What would be the future of the younger of those close-cropped fans in red? There was actually an echo of the Tartan Army - "We wiz magic! We wiz rubbish!' - about them: a running-gag about pretension and puncture. Perhaps, since the English in Germany were high on partying and low on violence, they were taking on the Scots mastery of postmodern parody.

The transformation of Mad Mac in Braveheart into the Jimmy Hat, who saved the 1998 World Cup from the hooligans, was now at a discount because the Scots 11 was not good enough to qualify anywhere. But could the English continue the joke when the industries that could produce high-value-added services and perhaps a new entrepreneurial generation in eco-hi-tech manufacturing were (in an avalanche of "burying bad news"?) being flogged off to the Baugurs and Ferrovials? Would future employment mean shelf-stacking, van-driving, cold-calling; or the anonymous chances of the financial services industry, with its vast gulfs between call centre folk and salarymen, and between salarymen and CEOs? And what would happen when the housing retail driver failed?

The Scots always were wheeler-dealers, sentimental only insofar as far as it paid; the English, from Cobbett to Orwell via Chesterton and Kipling ("An' Tommy ain't a bloomin' fool you bet that Tommy sees!") have always been more passionate and visceral.
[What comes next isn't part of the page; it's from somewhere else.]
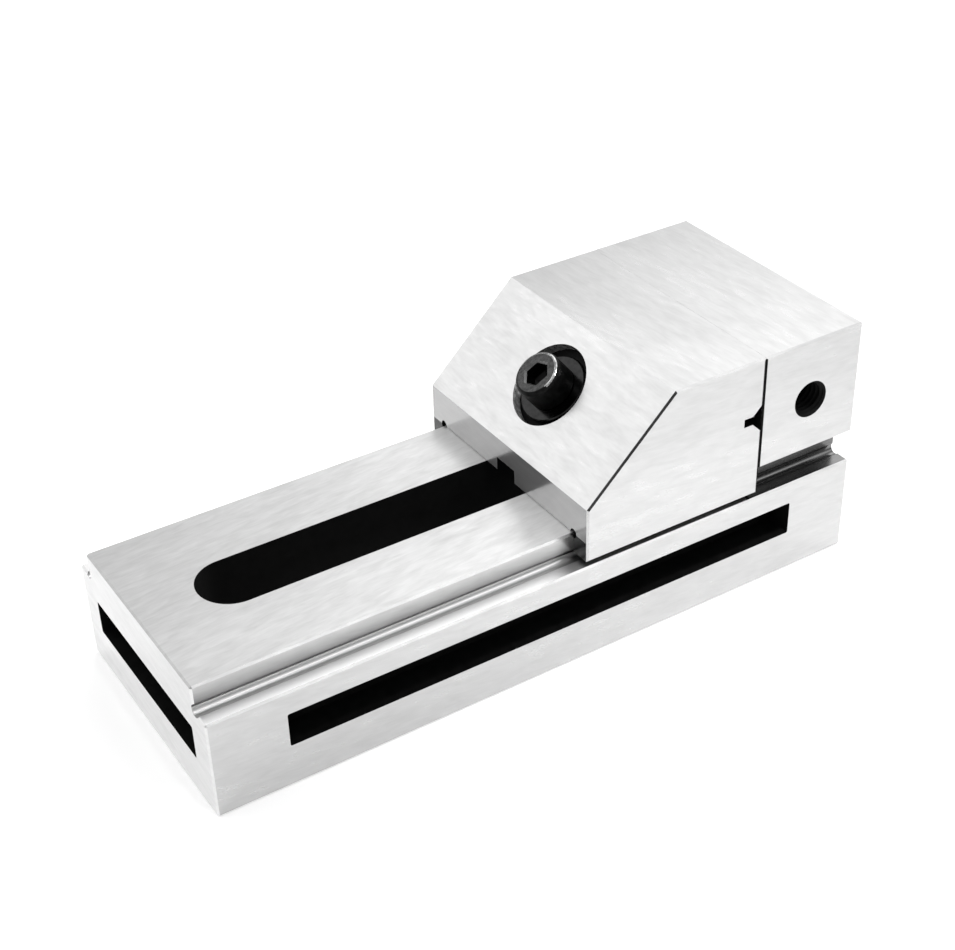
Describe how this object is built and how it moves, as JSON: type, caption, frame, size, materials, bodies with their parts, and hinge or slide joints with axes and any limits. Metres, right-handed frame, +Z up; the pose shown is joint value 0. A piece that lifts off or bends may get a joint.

As the data from the footsie oscillates ever more alarmingly, out of the Sussex woods and meadows one senses Cobbett's voice - Reigate, 25 October 1825 - growing louder than any stadium roar:

Go to plough! Good God! What, young gentlemen go to plough! They become clerks, or some skimmy-dish thing or other. They flee from dirty work as cunning horses do from the bridle. What misery is all this! What a mass of materials for producing that general and dreadful convulsion that must, first or last, come and blow this funding and jobbing and enslaving and starving system to atoms!